The moment ratio is a little trickier: it is equal to

M_{rat} = \frac{M_{max}}{\gamma' K_a H^3} (2)

Note carefully that the unit weight given in Equation (2) is the submerged unit weight, while the unit weight in the chart is the saturated unit weight. The chart has an error here: this is because, when DM 7 was written the chart shown above (which was taken from the US Steel Sheet Piling Design Manual) dropped the prime, and unfortunately this carried over into the worked example in Soils in Construction. Solving for the maximum moment,

M_{max} = M_{rat} \gamma' K_a H^3 (3)

Substituting, Mmax = (1.1)(54.6)(1/3)(103) = 20,020 ft-lbs/ft of wall.

Results from the SPW 911 software are given below. The maximum moment is very close; the penetration depth is longer in the software and may reflect some additional conservatism in the software.

Cantilever Example: Cohesive Soil with Cohesionless Backfill

The second chart given in Soils in Construction is for a cohesive base soil with cohesionless backfill above the dredge line. The chart is shown below.

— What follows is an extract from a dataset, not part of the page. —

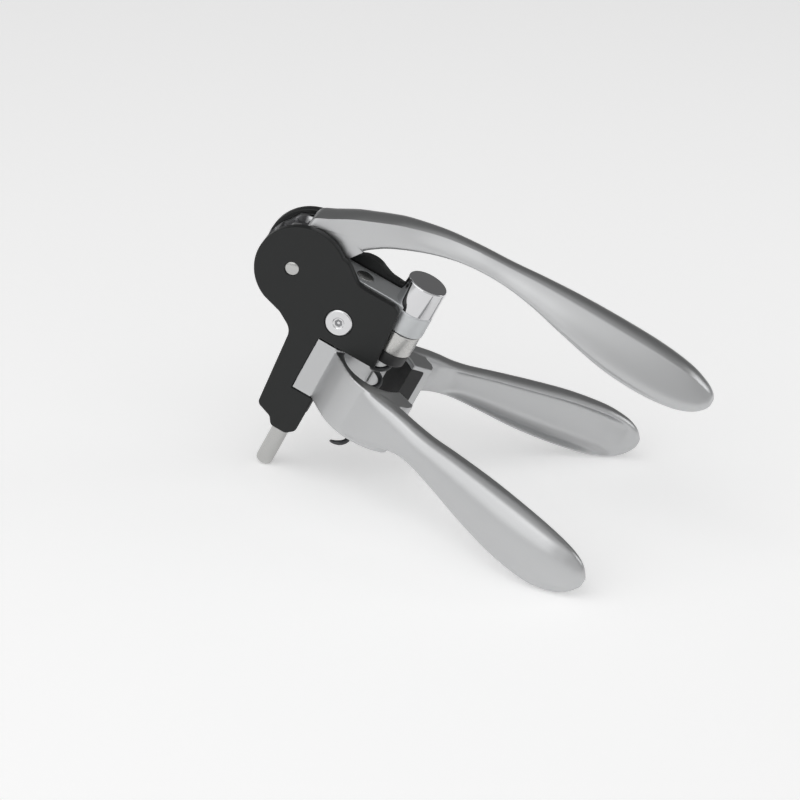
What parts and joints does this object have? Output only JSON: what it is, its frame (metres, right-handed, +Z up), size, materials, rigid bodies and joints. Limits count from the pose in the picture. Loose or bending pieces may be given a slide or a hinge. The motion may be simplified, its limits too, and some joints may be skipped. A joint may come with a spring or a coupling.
{
  "type": "lever corkscrew",
  "caption": "Lever corkscrew: two hinged handles clamp the bottle neck while a geared lever drives a sliding carriage that screws the worm down and pulls the cork.",
  "frame": {"origin": "middle of the underside of the resting tool: the middle of its bounding box in X and Y, on the table in Z", "axes": "+Z up from the table; +X along the tool from the geared head towards the lever and handle tips; +Y towards the far side plate. The tool lies as it rests, on the guide rod's end and both handles, so its rod leans 21.7 degrees towards +X"},
  "size_m": [0.1944, 0.1414, 0.12],
  "materials": {
    "plate_black": "matte with a soft sheen",
    "black_plastic": "matte",
    "dark_steel": "oiled machined steel",
    "steel": "ground",
    "chrome": "polished",
    "housing_metal": "satin",
    "satin_alloy": "bead-blasted satin",
    "plated_steel": "plated",
    "coated_steel": "non-stick coated",
    "bronze": "sintered",
    "grip_rubber": "soft matte"
  },
  "bodies": {
    "head": {"near_side_plate": "plate_black", "far_side_plate": "plate_black", "guide_block": "dark_steel", "leg_spacer": "black_plastic", "hinge_sleeve": "steel", "lever_pin": "steel", "near_plate_screw": "chrome", "far_plate_screw": "chrome", "nut_housing": "housing_metal", "nut_collar": "black_plastic", "worm_nut": "dark_steel"},
    "lever": {"lever_arm": "satin_alloy", "lever_root": "satin_alloy", "pinion": "dark_steel", "pinion_bush": "bronze"},
    "carriage": {"carriage_strap": "plated_steel", "guide_rod": "steel", "rack_bar": "dark_steel", "rack_rivets": "steel", "chrome_cap": "chrome", "thrust_washer": "bronze"},
    "worm": {"worm_helix": "coated_steel", "worm_sleeve": "black_plastic", "worm_head": "chrome"},
    "near_grip": {"near_handle": "satin_alloy", "near_insert": "grip_rubber", "near_insert_screws": "steel"},
    "far_grip": {"far_handle": "satin_alloy", "far_insert": "grip_rubber", "far_insert_screws": "steel"}
  },
  "joints": [
    {"name": "lever_hinge", "type": "hinge", "parent": "head", "child": "lever", "pos_m": [-0.08109, 0, 0.09577], "axis": [0, -1, 0], "range_deg": [0, 185]},
    {"name": "carriage_slide", "type": "slide", "parent": "head", "child": "carriage", "axis": [0.3704, 0, 0.9289], "range_m": [0, 0.04684]},
    {"name": "worm_spin", "type": "hinge", "parent": "carriage", "child": "worm", "pos_m": [-0.04468, 0, 0.04777], "axis": [0.3704, 0, 0.9289], "range_deg": [0, 1685.96]},
    {"name": "near_handle_hinge", "type": "hinge", "parent": "head", "child": "near_grip", "pos_m": [-0.07068, 0, 0.04737], "axis": [0.3704, 0, 0.9289], "range_deg": [0, 15.5]},
    {"name": "far_handle_hinge", "type": "hinge", "parent": "head", "child": "far_grip", "pos_m": [-0.07068, 0, 0.04737], "axis": [0.3704, 0, 0.9289], "range_deg": [-15.5, 0]}
  ],
  "couplings": [
    {"joint": "carriage_slide", "follows": "lever_hinge", "m_per_rad": 0.0145},
    {"joint": "worm_spin", "follows": "lever_hinge", "ratio": 9.1106}
  ]
}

NAVFAC DM 7.02 gives a worked example to go along with the chart; it is shown below.

We note the following about this:

  • The active earth pressure coefficient of the cohesionless soil was probably computed using Coulomb earth pressure theory. We left it as is; had we converted it to Rankine, it would have had the same value as the first example.
  • The x-axis quantity is no longer the passive to active ratio of the first example but a more complex quantity, which is computed above.
  • The results of the software are shown below. They are close to the hand solution above. The penetration depth of the software is closest to the Dcalculated of the hand solution; the hand solution used a multiplier method to increase the penetration depth. It is also possible to divide the cohesion by a factor to reduce it as a method of applying a factor of safety.